■ **JOB**
Find the lines with "that" in them and copy them out.

##### RECORDS FOR THIS TASK #####

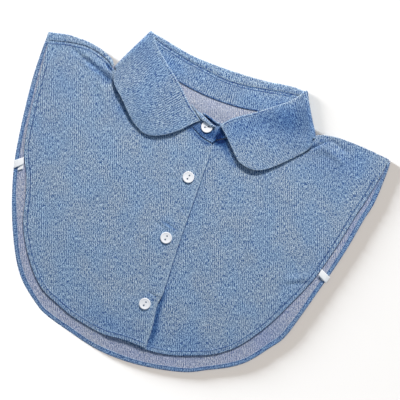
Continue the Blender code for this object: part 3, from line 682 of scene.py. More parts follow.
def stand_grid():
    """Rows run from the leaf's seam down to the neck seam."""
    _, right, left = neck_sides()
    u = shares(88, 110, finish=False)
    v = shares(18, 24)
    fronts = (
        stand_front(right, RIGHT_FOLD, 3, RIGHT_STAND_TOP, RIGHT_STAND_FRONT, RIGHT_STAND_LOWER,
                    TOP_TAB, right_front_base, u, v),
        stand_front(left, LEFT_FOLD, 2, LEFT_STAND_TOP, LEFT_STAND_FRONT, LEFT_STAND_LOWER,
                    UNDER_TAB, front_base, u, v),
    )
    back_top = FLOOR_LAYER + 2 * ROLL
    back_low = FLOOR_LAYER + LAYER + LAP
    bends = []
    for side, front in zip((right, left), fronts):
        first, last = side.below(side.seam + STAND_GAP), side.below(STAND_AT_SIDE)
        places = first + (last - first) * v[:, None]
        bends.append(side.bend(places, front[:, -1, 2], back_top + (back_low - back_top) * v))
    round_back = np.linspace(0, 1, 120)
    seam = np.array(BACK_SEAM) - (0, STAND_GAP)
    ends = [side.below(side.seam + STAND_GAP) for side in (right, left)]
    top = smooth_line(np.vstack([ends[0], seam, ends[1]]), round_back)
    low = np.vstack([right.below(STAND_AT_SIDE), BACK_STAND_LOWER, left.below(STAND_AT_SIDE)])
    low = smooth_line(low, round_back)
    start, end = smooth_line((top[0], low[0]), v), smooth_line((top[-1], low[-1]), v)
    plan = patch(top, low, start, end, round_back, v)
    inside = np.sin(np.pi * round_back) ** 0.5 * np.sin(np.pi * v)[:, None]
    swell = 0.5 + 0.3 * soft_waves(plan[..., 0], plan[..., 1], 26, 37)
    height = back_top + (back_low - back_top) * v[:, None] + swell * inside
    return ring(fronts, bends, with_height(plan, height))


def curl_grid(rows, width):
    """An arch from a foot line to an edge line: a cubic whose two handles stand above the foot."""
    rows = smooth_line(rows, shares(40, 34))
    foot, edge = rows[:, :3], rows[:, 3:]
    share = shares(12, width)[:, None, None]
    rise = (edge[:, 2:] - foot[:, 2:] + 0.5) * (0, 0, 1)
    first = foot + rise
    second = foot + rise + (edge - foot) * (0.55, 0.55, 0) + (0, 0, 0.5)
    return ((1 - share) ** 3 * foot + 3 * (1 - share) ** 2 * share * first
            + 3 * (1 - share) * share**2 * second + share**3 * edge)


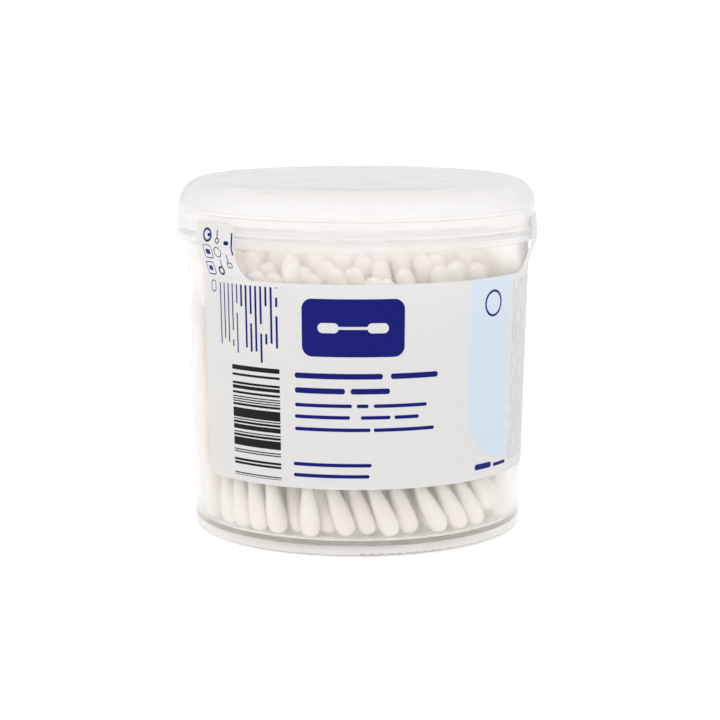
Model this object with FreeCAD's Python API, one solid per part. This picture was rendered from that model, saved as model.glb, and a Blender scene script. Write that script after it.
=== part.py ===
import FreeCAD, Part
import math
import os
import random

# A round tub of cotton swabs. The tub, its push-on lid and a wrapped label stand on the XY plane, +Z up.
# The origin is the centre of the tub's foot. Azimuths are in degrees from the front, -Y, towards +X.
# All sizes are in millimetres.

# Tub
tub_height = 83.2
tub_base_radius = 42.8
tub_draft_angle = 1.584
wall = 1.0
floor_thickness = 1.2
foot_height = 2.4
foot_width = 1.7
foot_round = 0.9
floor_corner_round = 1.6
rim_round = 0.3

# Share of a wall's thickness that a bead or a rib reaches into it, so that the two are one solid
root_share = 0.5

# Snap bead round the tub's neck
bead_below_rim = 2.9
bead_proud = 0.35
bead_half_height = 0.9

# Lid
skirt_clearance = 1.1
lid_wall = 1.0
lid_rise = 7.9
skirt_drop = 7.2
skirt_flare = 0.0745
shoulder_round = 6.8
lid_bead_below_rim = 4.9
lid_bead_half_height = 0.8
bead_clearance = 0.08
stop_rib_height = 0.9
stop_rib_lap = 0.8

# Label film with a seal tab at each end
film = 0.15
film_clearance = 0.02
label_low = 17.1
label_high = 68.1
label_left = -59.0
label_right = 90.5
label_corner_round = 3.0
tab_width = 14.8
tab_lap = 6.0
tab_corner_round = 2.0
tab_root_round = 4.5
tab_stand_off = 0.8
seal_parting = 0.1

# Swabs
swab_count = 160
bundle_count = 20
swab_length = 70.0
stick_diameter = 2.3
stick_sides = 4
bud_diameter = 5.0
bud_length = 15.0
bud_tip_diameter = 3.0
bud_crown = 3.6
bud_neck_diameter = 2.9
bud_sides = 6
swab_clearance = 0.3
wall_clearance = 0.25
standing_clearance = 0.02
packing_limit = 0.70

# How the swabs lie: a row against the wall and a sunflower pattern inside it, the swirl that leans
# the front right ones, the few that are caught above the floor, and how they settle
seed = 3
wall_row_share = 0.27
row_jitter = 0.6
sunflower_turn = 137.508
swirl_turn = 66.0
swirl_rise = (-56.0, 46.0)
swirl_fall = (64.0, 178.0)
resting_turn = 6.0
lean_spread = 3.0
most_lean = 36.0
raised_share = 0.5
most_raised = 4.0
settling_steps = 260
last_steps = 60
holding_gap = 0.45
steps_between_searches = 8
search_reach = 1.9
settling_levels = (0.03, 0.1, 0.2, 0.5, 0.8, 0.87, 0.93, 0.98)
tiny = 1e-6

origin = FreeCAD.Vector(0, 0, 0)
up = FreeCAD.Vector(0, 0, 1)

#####

■ **RESULT**
Model this object with FreeCAD's Python API, one solid per part. This picture was rendered from that model, saved as model.glb, and a Blender scene script. Write that script after it.
# Share of a wall's thickness that a bead or a rib reaches into it, so that the two are one solid
# How the swabs lie: a row against the wall and a sunflower pattern inside it, the swirl that leans
# the front right ones, the few that are caught above the floor, and how they settle